В стихотворении «Гипатия» происходит постоянное переключение между античным и христианским режимами соседства. Античное — это строгая платониче­ская математика, христианское — воспоминания современной школьницы о нелепостях первого или выпускного класса. Вместе они не составляют единой картины школы, но образуют единое побочное соседство — двойка или танцы на школьной площадке проходят чередой так же, как доказанные идеальные теоремы. Но остается даль — даль дружбы и любви у современного человека, даль подвига и мученичества у исторической Гипатии — убитой якобы христианской чернью вполне христианской мученицы. Вот так две близости, две реки необходимых притягательных обстоятельств, разных эпох, но равно слишком человеческих, позволяют увидеть божественное будущее всего. И школьного смеха, ибо жизнь будет счастливой, и платонической магии чисел, разрешающей говорить и о ближнем, и о дальнем как о «вечном тождестве» богов. Ты посмела беседовать с одноклассниками, и боги смело примут тебя в область страшного и непостижимого.

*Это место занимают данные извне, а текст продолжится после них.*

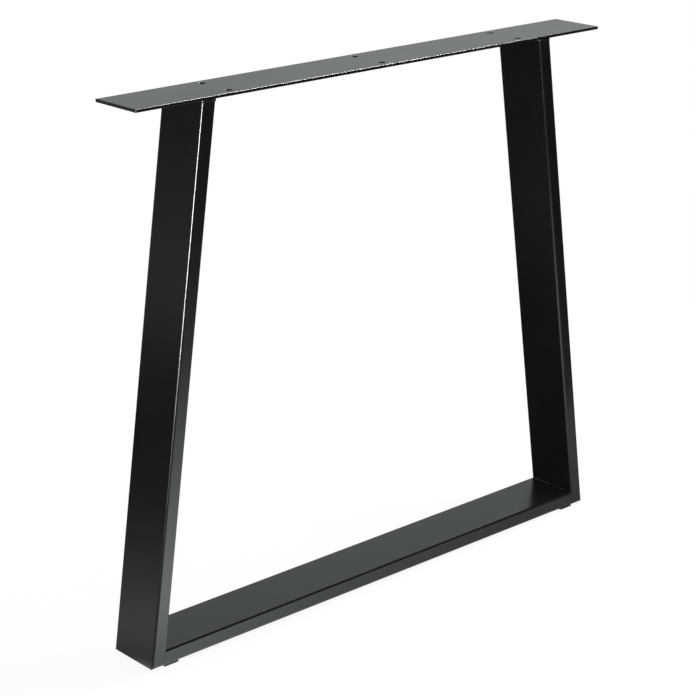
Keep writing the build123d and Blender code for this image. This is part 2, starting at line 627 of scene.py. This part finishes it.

Смел и сатирический завет женщине быть рядом со многими одинаковыми вещами:


осторожнее с сыром

он опасен для путешественников

зайца замените ягненком

обитателей стоячей воды

лишите наружных покровов

и ядовитых хвостов


Героиня явно взбунтуется в будущем против этой слипшейся кухни вещей, потому что нужно разобраться, кто сказал «осторожнее», кто изобрел модальности сравнения и приказа. Именно эти модальности, а не сами советы и вызывают гнев.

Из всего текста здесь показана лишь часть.